Charges were upgraded Tuesday to first degree murder in the shooting deaths of a Queens imam and his assistant.

The brazen daytime murders occurred as they left a mosque over the weekend.

Charges against Oscar Morel, 35, were initially second-degree murder and criminal possession of a weapon, police said. Charges were upgraded against the Brooklyn man after police said they recovered a revolver at his home and clothes similar to those being worn in a surveillance video that showed the gunman.

His attorney said he is not guilty and that he never admitted to police that he committed the crime. The attorney also added that morel is gainfully employed and a lifelong resident of New York City with no criminal record.

Morel was taken into custody on Sunday after police said he hit a bicyclist 10 minutes after Saturday's shooting in Queens.

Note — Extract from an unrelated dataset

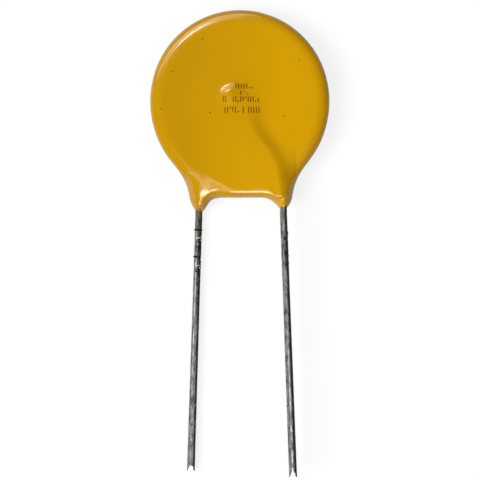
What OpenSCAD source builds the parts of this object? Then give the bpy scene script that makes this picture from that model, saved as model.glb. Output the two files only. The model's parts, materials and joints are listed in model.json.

It wasn't immediately clear if he had an attorney who could comment on the charges.

Morel can be seen on the surveillance video fleeing the area of the shooting in a black GMC Trailblazer just after Imam Maulana Alauddin Akonjee and Thara Uddin were shot, said the New York Police Department's chief of detectives, Robert Boyce.

About 10 minutes later, a car matching that description struck a bicyclist about three miles away in Brooklyn, he said.

Morel was arrested late Sunday night outside a Brooklyn apartment after intentionally ramming his car into an unmarked police cruiser trying to block him in, Boyce said.

The arrest was announced just hours after about 1,000 people gathered under tents to praise Akonjee, 55, and Uddin, 64, in an Islamic funeral service where emotions ran high.

The ceremony featured several speakers who said they believed the victims were targeted because of their religion. Some members of the congregation shouted, "Justice!" periodically throughout the service.

After the ceremony, part of the crowd marched to the spot a few blocks away where the shooting took place.

Mayor Bill de Blasio, a Democrat, told those gathered that the entire city was "mourning with you."

Authorities did not release a motive for the killings, though Boyce said the possibility that the murders were a hate crime is "certainly on the table."

Some in the largely Bangladeshi Muslim community in Queens and Brooklyn have described harassment in recent months by people who shouted anti-Muslim epithets.